Material:

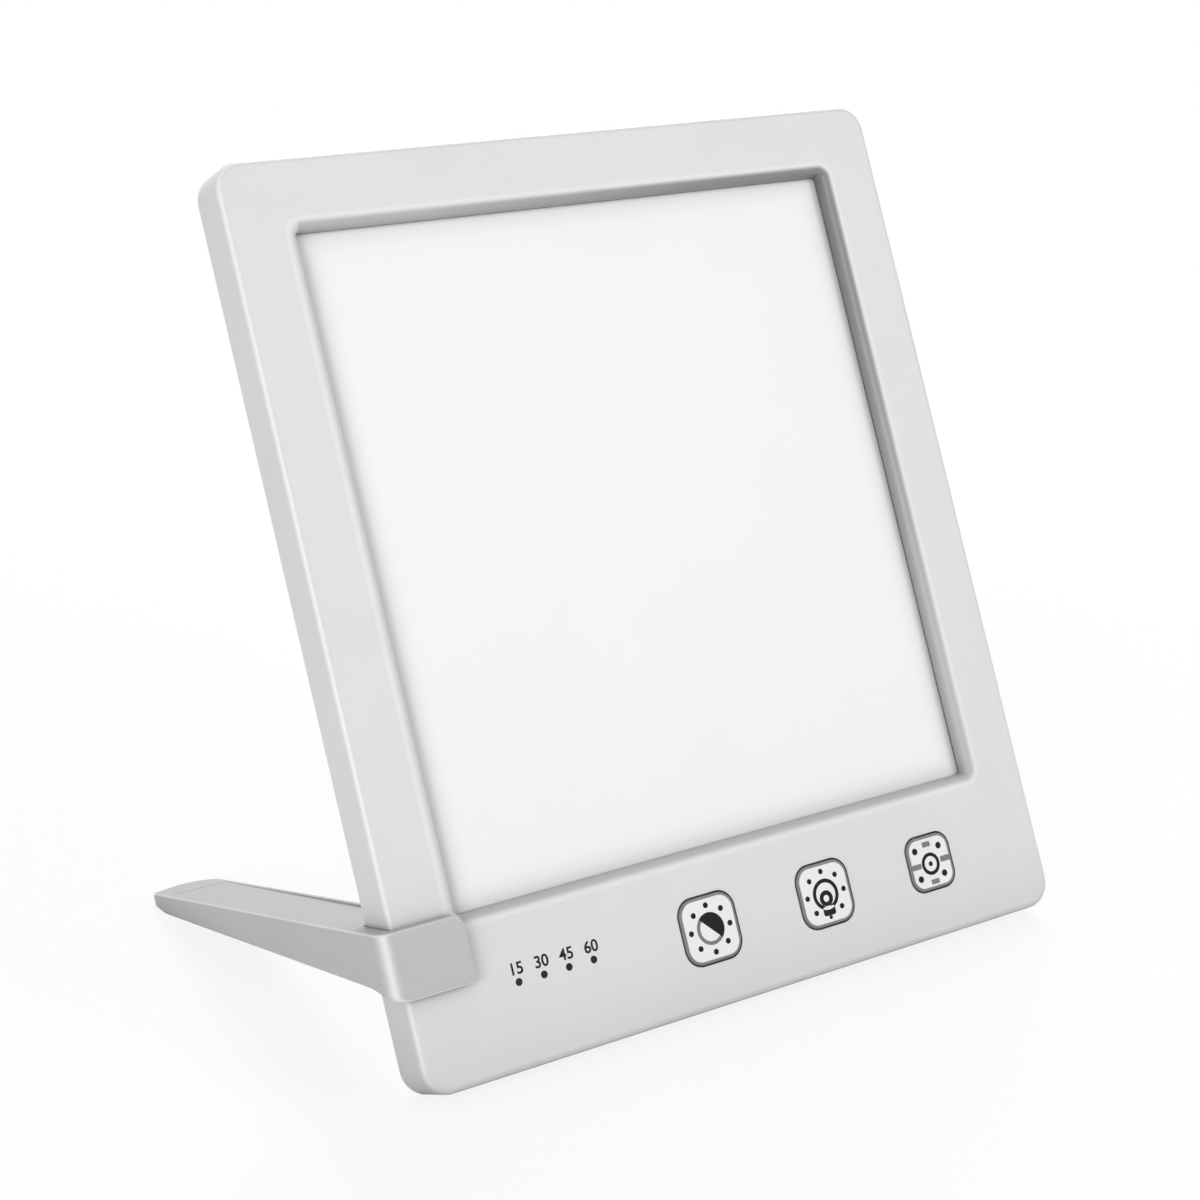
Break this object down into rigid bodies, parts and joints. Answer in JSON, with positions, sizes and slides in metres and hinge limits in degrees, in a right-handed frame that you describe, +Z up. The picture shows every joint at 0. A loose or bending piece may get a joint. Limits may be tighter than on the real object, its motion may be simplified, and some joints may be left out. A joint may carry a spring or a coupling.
{
  "type": "light therapy lamp",
  "caption": "Flat white light therapy lamp that leans back on its lower edge and a push-on clip foot with a rear arm, with a recessed lit window and push keys below it.",
  "frame": {"origin": "middle of the flat strip on the panel's lower rear edge that rests on the table", "axes": "+Z up from the table, -Y the way the lit window faces, +X to the right seen from the front"},
  "size_m": [0.169, 0.1242, 0.1767],
  "materials": {
    "case_white": "satin moulded, fine texture",
    "cover_white": "fine texture",
    "foot_white": "satin moulded",
    "key_white": "semi gloss",
    "opal_diffuser": "opal, matt face",
    "clear_film": "finely ribbed film",
    "clear_acrylic": "clear, polished edges",
    "white_film": "matt film",
    "tray_aluminium": "rolled sheet",
    "strip_board_white": "white solder mask",
    "led_phosphor": "cast resin",
    "board_green": "solder mask",
    "connector_cream": "moulded",
    "part_black": "moulded",
    "switch_body": "moulded",
    "coil_grey": "sintered ferrite",
    "capacitor_can": "drawn can",
    "contact_brass": "plated",
    "lens_dark": "smoked, polished",
    "foam_grey": "closed-cell foam",
    "screw_steel": "zinc plated",
    "tip_rubber": "matt"
  },
  "bodies": {
    "panel": {"front_case": "case_white", "rear_cover": "cover_white", "case_screws": "screw_steel", "window_gasket": "foam_grey", "diffuser_plate": "opal_diffuser", "prism_film": "clear_film", "light_guide": "clear_acrylic", "reflector_sheet": "white_film", "back_tray": "tray_aluminium", "led_strip_left": "strip_board_white", "led_strip_right": "strip_board_white", "led_chips_left": "led_phosphor", "led_chips_right": "led_phosphor", "control_board": "board_green", "board_screws": "screw_steel", "strip_connector_left": "connector_cream", "strip_connector_right": "connector_cream", "driver_chip": "part_black", "driver_coil": "coil_grey", "filter_capacitor": "capacitor_can", "power_jack": "part_black", "jack_pin": "contact_brass", "timer_chips": "led_phosphor", "timer_light_15": "lens_dark", "timer_light_30": "lens_dark", "timer_light_45": "lens_dark", "timer_light_60": "lens_dark", "brightness_switch": "switch_body", "colour_switch": "switch_body", "timer_switch": "switch_body"},
    "foot": {"clip_foot": "foot_white", "foot_cover": "foot_white", "foot_cover_screws": "screw_steel", "tip_pad": "tip_rubber"},
    "brightness_button": {"brightness_key": "key_white", "brightness_switch_plunger": "part_black"},
    "colour_button": {"colour_key": "key_white", "colour_switch_plunger": "part_black"},
    "timer_button": {"timer_key": "key_white", "timer_switch_plunger": "part_black"}
  },
  "joints": [
    {"name": "foot_slide", "type": "slide", "parent": "panel", "child": "foot", "axis": [-1, 0, 0], "range_m": [0, 0.018]},
    {"name": "brightness_press", "type": "slide", "parent": "panel", "child": "brightness_button", "axis": [0, 0.9114, -0.4115], "range_m": [0, 0.0006], "stiffness_N_per_m": 1500, "springref_m": -0.0006},
    {"name": "colour_press", "type": "slide", "parent": "panel", "child": "colour_button", "axis": [0, 0.9114, -0.4115], "range_m": [0, 0.0006], "stiffness_N_per_m": 1500, "springref_m": -0.0006},
    {"name": "timer_press", "type": "slide", "parent": "panel", "child": "timer_button", "axis": [0, 0.9114, -0.4115], "range_m": [0, 0.0006], "stiffness_N_per_m": 1500, "springref_m": -0.0006}
  ]
}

Task brief:
Copy out the whole listing exactly; please set it all down.

Full solution:
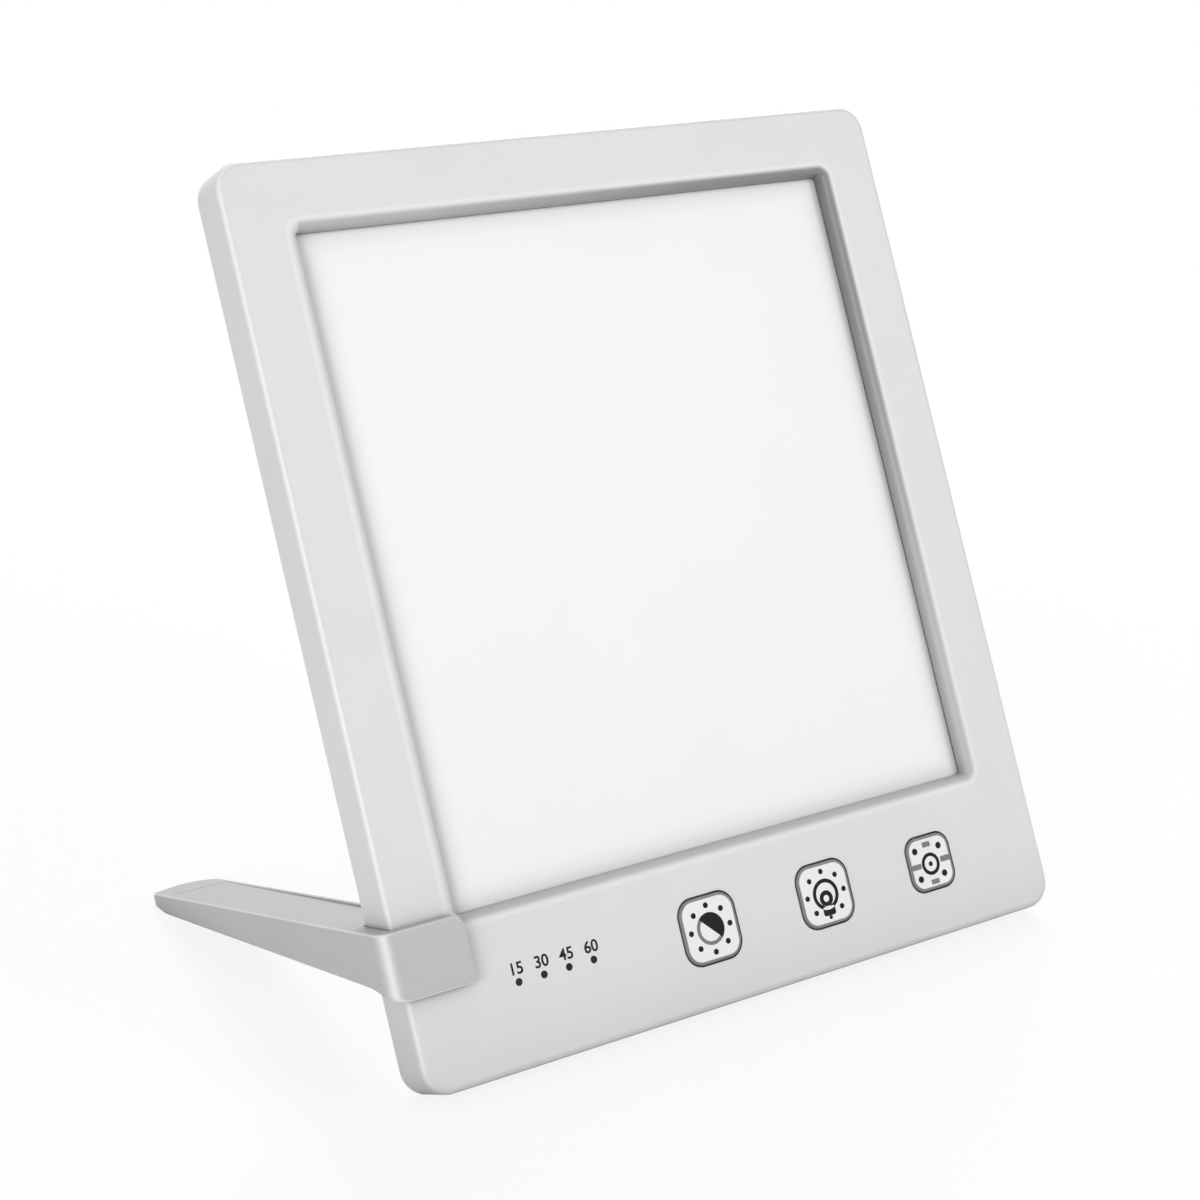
Break this object down into rigid bodies, parts and joints. Answer in JSON, with positions, sizes and slides in metres and hinge limits in degrees, in a right-handed frame that you describe, +Z up. The picture shows every joint at 0. A loose or bending piece may get a joint. Limits may be tighter than on the real object, its motion may be simplified, and some joints may be left out. A joint may carry a spring or a coupling.
{
  "type": "light therapy lamp",
  "caption": "Flat white light therapy lamp that leans back on its lower edge and a push-on clip foot with a rear arm, with a recessed lit window and push keys below it.",
  "frame": {"origin": "middle of the flat strip on the panel's lower rear edge that rests on the table", "axes": "+Z up from the table, -Y the way the lit window faces, +X to the right seen from the front"},
  "size_m": [0.169, 0.1242, 0.1767],
  "materials": {
    "case_white": "satin moulded, fine texture",
    "cover_white": "fine texture",
    "foot_white": "satin moulded",
    "key_white": "semi gloss",
    "opal_diffuser": "opal, matt face",
    "clear_film": "finely ribbed film",
    "clear_acrylic": "clear, polished edges",
    "white_film": "matt film",
    "tray_aluminium": "rolled sheet",
    "strip_board_white": "white solder mask",
    "led_phosphor": "cast resin",
    "board_green": "solder mask",
    "connector_cream": "moulded",
    "part_black": "moulded",
    "switch_body": "moulded",
    "coil_grey": "sintered ferrite",
    "capacitor_can": "drawn can",
    "contact_brass": "plated",
    "lens_dark": "smoked, polished",
    "foam_grey": "closed-cell foam",
    "screw_steel": "zinc plated",
    "tip_rubber": "matt"
  },
  "bodies": {
    "panel": {"front_case": "case_white", "rear_cover": "cover_white", "case_screws": "screw_steel", "window_gasket": "foam_grey", "diffuser_plate": "opal_diffuser", "prism_film": "clear_film", "light_guide": "clear_acrylic", "reflector_sheet": "white_film", "back_tray": "tray_aluminium", "led_strip_left": "strip_board_white", "led_strip_right": "strip_board_white", "led_chips_left": "led_phosphor", "led_chips_right": "led_phosphor", "control_board": "board_green", "board_screws": "screw_steel", "strip_connector_left": "connector_cream", "strip_connector_right": "connector_cream", "driver_chip": "part_black", "driver_coil": "coil_grey", "filter_capacitor": "capacitor_can", "power_jack": "part_black", "jack_pin": "contact_brass", "timer_chips": "led_phosphor", "timer_light_15": "lens_dark", "timer_light_30": "lens_dark", "timer_light_45": "lens_dark", "timer_light_60": "lens_dark", "brightness_switch": "switch_body", "colour_switch": "switch_body", "timer_switch": "switch_body"},
    "foot": {"clip_foot": "foot_white", "foot_cover": "foot_white", "foot_cover_screws": "screw_steel", "tip_pad": "tip_rubber"},
    "brightness_button": {"brightness_key": "key_white", "brightness_switch_plunger": "part_black"},
    "colour_button": {"colour_key": "key_white", "colour_switch_plunger": "part_black"},
    "timer_button": {"timer_key": "key_white", "timer_switch_plunger": "part_black"}
  },
  "joints": [
    {"name": "foot_slide", "type": "slide", "parent": "panel", "child": "foot", "axis": [-1, 0, 0], "range_m": [0, 0.018]},
    {"name": "brightness_press", "type": "slide", "parent": "panel", "child": "brightness_button", "axis": [0, 0.9114, -0.4115], "range_m": [0, 0.0006], "stiffness_N_per_m": 1500, "springref_m": -0.0006},
    {"name": "colour_press", "type": "slide", "parent": "panel", "child": "colour_button", "axis": [0, 0.9114, -0.4115], "range_m": [0, 0.0006], "stiffness_N_per_m": 1500, "springref_m": -0.0006},
    {"name": "timer_press", "type": "slide", "parent": "panel", "child": "timer_button", "axis": [0, 0.9114, -0.4115], "range_m": [0, 0.0006], "stiffness_N_per_m": 1500, "springref_m": -0.0006}
  ]
}